The Department of Administration's Real Estate Division, the Department of Health and Human Resources (DHHR) and the Department of Military Affairs and Public Safety's Division of Corrections are working together on a project to renovate part of the Jackie Withrow Hospital (formerly Pinecrest State Hospital) in Beckley to accommodate additional individuals in the Division of Correction's Work Release Program. The Work Release Program currently operates at the Beckley Correctional Center, adjacent to the hospital.
The governor's announcement follows a July report by the Governor's Commission on Prison Overcrowding that recommended expanding programs, such as work release, as part of a multifaceted approach to alleviating the overcrowding problem.
"The nationwide problem with prison overcrowding can't be overcome with a single solution; however, we can take immediate steps to follow through on the Commission's recommendations here in West Virginia," Manchin said. "A number of state agencies have come together and by working with an existing state facility, we're addressing the prison problem, saving money and truly getting the most out of taxpayer dollars."
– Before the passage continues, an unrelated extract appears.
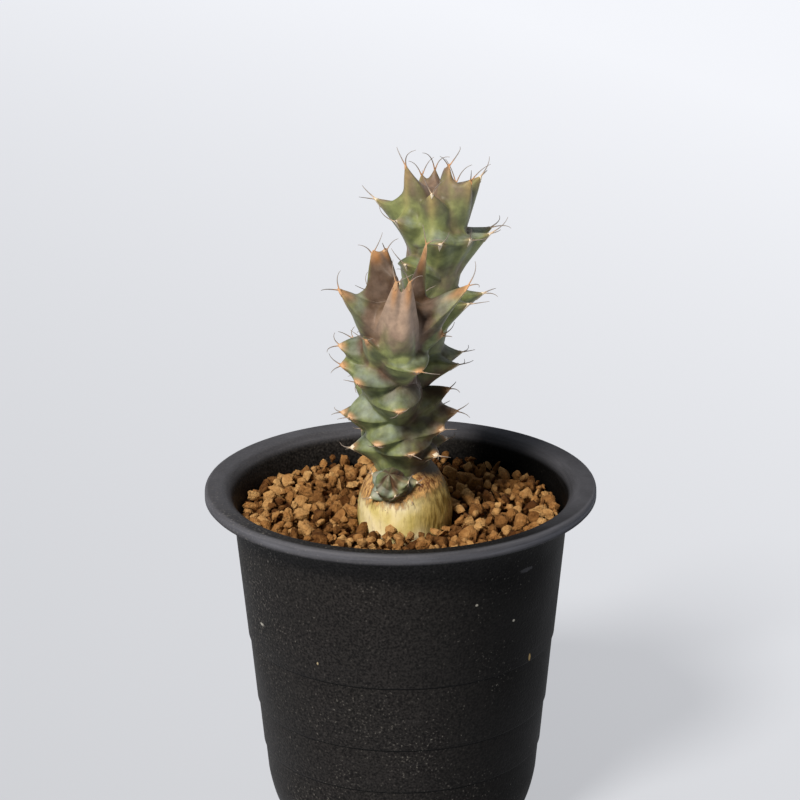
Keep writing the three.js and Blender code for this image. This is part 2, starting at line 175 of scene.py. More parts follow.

By securing the fourth floor of the hospital, the Work Release Program will be able to double its current occupants from 70 to 140, which will decrease regional jail space needed for these non-violent inmates who require minimum security monitoring. The mission of the program is to operate a safe, secure and cost-effective corrections program that changes inmate conduct through community supervision and treatment programs that help inmates successfully re-enter society.
I! n its report, the Commission on Prison Overcrowding recommended the st ate "build or acquire at least four additional 80-bed work release centers for lower security inmates preparing in return to community life."
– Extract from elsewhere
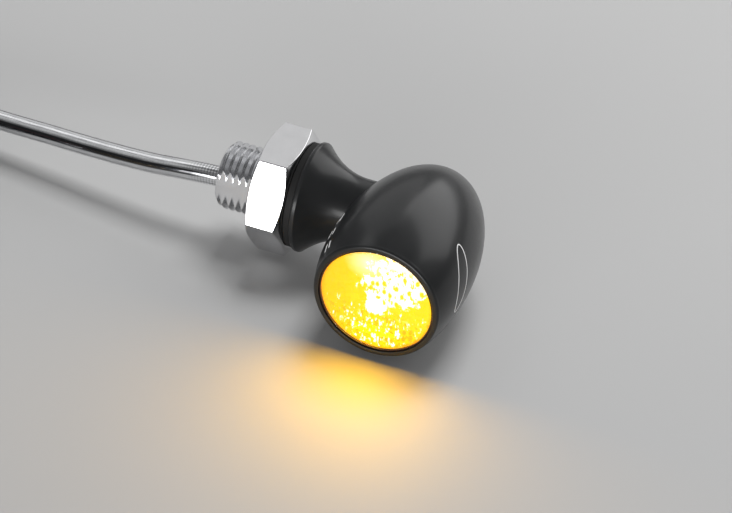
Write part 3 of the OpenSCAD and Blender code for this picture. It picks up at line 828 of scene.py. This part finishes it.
def add_floor():
    """Plain pale floor under the object."""
    n = Nodes("studio_floor")
    mottle = n.noise(n.place((0.02, 0.02, 0.02)), 2.0)
    n.surface(Base_Color=n.mix(mottle, (0.35, 0.35, 0.35, 1), (0.375, 0.375, 0.375, 1)),
              Roughness=n.spread(mottle, 0.3, 0.7, 0.5, 0.56), Specular_IOR_Level=0.3)
    corners = [(x * FLOOR_HALF, y * FLOOR_HALF, TABLE_Z - FLOOR_GAP)
               for x, y in ((-1, -1), (1, -1), (1, 1), (-1, 1))]
    floor = mesh_object("studio_floor", corners, [(0, 1, 2, 3)])
    floor.data.materials.append(n.material)


def area_light(name, shape, place, away, **values):
    """An area light that shines against the direction away."""
    lamp = bpy.data.lights.new(name, "AREA")
    lamp.shape = shape
    for key, value in values.items():
        setattr(lamp, key, value)
    return linked(name, lamp, place, away.to_track_quat("Z", "Y").to_matrix())


def add_softbox(name, azimuth, elevation, distance, size, radiance):
    """A rectangular light of even radiance, seen from the object in a direction."""
    away = direction(math.radians(azimuth), math.radians(elevation))
    width, height = size[0] * MM, size[1] * MM
    return area_light(name, "RECTANGLE", LIGHT_AIM + away * distance, away, size=width, size_y=height,
                      energy=radiance * math.pi * width * height)


def add_lights():
    """Softboxes, a dim grey surround, and the lens's own glow on the floor."""
    world = bpy.data.worlds.new("studio")
    bpy.context.scene.world = world
    world.use_nodes = True
    world.node_tree.nodes["Background"].inputs["Color"].default_value = (0.12, 0.12, 0.122, 1)
    key = add_softbox("key", 172, 68, 330, (150, 150), 14)
    add_softbox("back", 155, 31, 300, (320, 200), 2.1)
    add_softbox("back_left", -150, 34, 300, (200, 240), 0.56)
    add_softbox("left", -114, 52, 300, (90, 110), 1.1)
    add_softbox("left_low", -70, 49, 300, (170, 110), 0.42)
    add_softbox("front", 4, 9, 1200, (1385, 376), 9)
    glow = area_light("lens_glow", "DISK", GLOW_PLACE, Vector(GLOW_AIM), size=2 * LENS_R * MM,
                      energy=GLOW_ENERGY, color=(1, 0.52, 0.0))
    key.visible_glossy = glow.visible_glossy = glow.visible_camera = False


# --- the whole scene --------------------------------------------------------------------------

def build():
    """Everything in the scene, and plain colours for the picture."""
    add_camera()
    materials = make_materials()
    add_cable(materials)
    add_head(materials)
    add_marks(materials)
    add_lens(materials)
    add_stud(materials)
    add_washer(materials)
    add_nut(materials)
    dress_frame(materials)
    add_floor()
    add_lights()
    bpy.context.scene.view_settings.view_transform = "Standard"


build()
Real Estate Director Charles Lawrence said this move also takes advantage of underutilized space currently owned by the state of West Virginia.
Currently, 78 inmates and 21 staff members are located in the Beckley Correctional Center. The program expansion will allow for an additional 70 inmates and 16 new staff positions. The state expects to save about $2 million by renovating the former Pinecrest space, rather than building new housing or expanding its current location. Additionally, approximately $250,000 in savings will be realized annually in housing and treatment services in comparison to the cost of inmates residing in the regional jail system.
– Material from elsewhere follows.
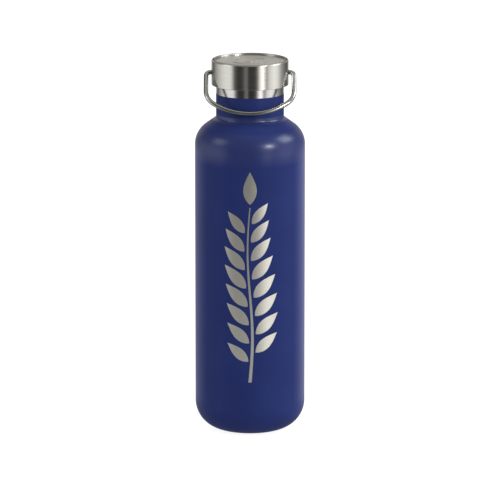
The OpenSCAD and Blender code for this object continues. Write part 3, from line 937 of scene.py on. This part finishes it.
def studio_world():
    """White to the camera. Reflections see a tent of light and dark bands, and diffuse light
    comes from a soft shade that is brighter on the right and dimmer in front."""
    world = bpy.data.worlds.new("studio")
    bpy.context.scene.world = world
    world.use_nodes = True
    tree = world.node_tree
    tree.nodes.clear()

    def add(kind, inputs=(), **settings):
        n = tree.nodes.new("ShaderNode" + kind)
        for key, value in settings.items():
            setattr(n, key, value)
        for index, value in inputs:
            if isinstance(value, bpy.types.NodeSocket):
                tree.links.new(value, n.inputs[index])
            else:
                n.inputs[index].default_value = value
        return n

    def mix(fac, a, b):
        return add("Mix", [(0, fac), (6, a), (7, b)], data_type="RGBA").outputs[2]

    def ease(value, low, high):
        return add("MapRange", [(0, value), (1, low), (2, high)],
                   interpolation_type="SMOOTHSTEP").outputs[0]

    way = add("TexCoord").outputs["Generated"]
    x, y, z = add("SeparateXYZ", [(0, way)]).outputs
    front = add("Math", [(0, y), (1, -1)], operation="MULTIPLY").outputs[0]
    angle = add("Math", [(0, x), (1, front)], operation="ARCTAN2").outputs[0]
    share = add("MapRange", [(0, angle), (1, -math.pi), (2, math.pi)]).outputs[0]
    # Degrees round the bottle, 0 towards the camera and positive to its right, and light
    stops = [(-180, 0.55), (-158, 0.4), (-146, 0.14), (-138, 0.14), (-112, 0.56), (-93, 0.86),
             (-77, 1.0), (-60, 1.0), (-53, 0.5), (-47, 0.12), (-36, 0.03), (-23, 0.04),
             (-13, 0.2), (-9, 0.2), (-4, 0.03), (14, 0.04), (21, 0.12), (27, 0.6), (32, 1.35),
             (41, 1.35), (46, 0.45), (53, 0.4), (60, 0.9), (77, 1.16), (92, 0.96), (104, 0.5),
             (116, 0.3), (138, 0.1), (150, 0.14), (162, 0.5)]
    tent = add("ValToRGB", [(0, share)])
    brightest = max(light for _, light in stops)
    for index, (degrees, light) in enumerate(stops):
        place = (degrees + 180) / 360
        element = tent.color_ramp.elements[0] if index == 0 else \
            tent.color_ramp.elements.new(place)
        element.position = place
        element.color = (*[light / brightest] * 3, 1)
    last = tent.color_ramp.elements[len(stops)]
    last.color = (*[stops[0][1] / brightest] * 3, 1)
    band = add("VectorMath", [(0, tent.outputs[0]), (3, brightest)], operation="SCALE").outputs[0]
    sides = mix(ease(z, 0.0, 0.35), band, (0.12, 0.12, 0.12, 1))
    sides = mix(ease(z, 0.80, 0.95), sides, (0.62, 0.62, 0.60, 1))
    back = add("Math", [(0, ease(y, 0.6, 0.9)), (1, ease(z, -0.02, 0.12))], operation="MULTIPLY")
    sides = mix(back.outputs[0], sides, (0.58, 0.57, 0.55, 1))
    low = mix(ease(z, -0.32, -0.6), sides, (0.25, 0.25, 0.26, 1))
    path = add("LightPath").outputs
    shade = mix(ease(x, -1.0, 1.0), (0.92, 0.93, 0.96, 1), (1.10, 1.12, 1.18, 1))
    shade = mix(ease(y, 0.1, -1.0), shade, (0.62, 0.63, 0.65, 1))
    soft = mix(path["Is Diffuse Ray"], low, shade)
    seen = mix(path["Is Camera Ray"], soft, (1, 1, 1, 1))
    background = add("Background", [(0, seen)])
    add("OutputWorld", [(0, background.outputs[0])])


def softbox(name, azimuth, elevation, width, height, power, colour):
    """A soft area light. Azimuth is measured from the camera's side, positive to its right."""
    a, e = math.radians(azimuth), math.radians(elevation)
    way = Vector((math.sin(a) * math.cos(e), -math.cos(a) * math.cos(e), math.sin(e)))
    data = bpy.data.lights.new(name, "AREA")
    data.shape = "RECTANGLE"
    data.size = width
    data.size_y = height
    data.energy = power
    data.color = colour
    obj = bpy.data.objects.new(name, data)
    obj.location = LAMP_AIM + way * LAMP_REACH
    obj.rotation_mode = "QUATERNION"
    obj.rotation_quaternion = way.to_track_quat("Z", "Y")
    obj.visible_camera = False
    bpy.context.scene.collection.objects.link(obj)


def camera():
    """The product view: from 3 m, looking down by 12 degrees through a long lens."""
    data = bpy.data.cameras.new("camera")
    data.sensor_width = 36
    data.lens = 331.9
    obj = bpy.data.objects.new("camera", data)
    obj.location = (0, -3.0, 0.769)
    obj.rotation_euler = (math.radians(90 - 12.191), 0, 0)
    data.clip_end = 40
    bpy.context.scene.collection.objects.link(obj)
    bpy.context.scene.camera = obj


floor()
studio_world()
softbox("left_softbox", -74, 30, 0.7, 0.6, 3.4, (0.84, 0.94, 1.0))
softbox("front_lamp", 42, 21.5, 0.28, 0.24, 9.5, (0.98, 0.97, 1.0))
softbox("right_softbox", 93, 34, 0.75, 0.7, 11, (0.88, 0.93, 1.0))
camera()
bpy.context.scene.view_settings.view_transform = "Standard"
The facility currently serves as a long-term health care facility operated by the DHHR, in addition to a tuberculosis treatment center, Hospice patient care, and housing various DHHR offices.
Jim Rubenstein, commissioner of the Division of Corrections, said that due to the increased population of the prison system, the state continues to seek more efficient ways to meet its needs. "As suggested in the commission report, we are able to double the population at our Beckley Correctional Center by segregating the program participants in this facility, while ensuring that the proper security controls are established," Rubenstein said.
Lawrence said the Real Estate Division expects to have the facility ready within four to six months.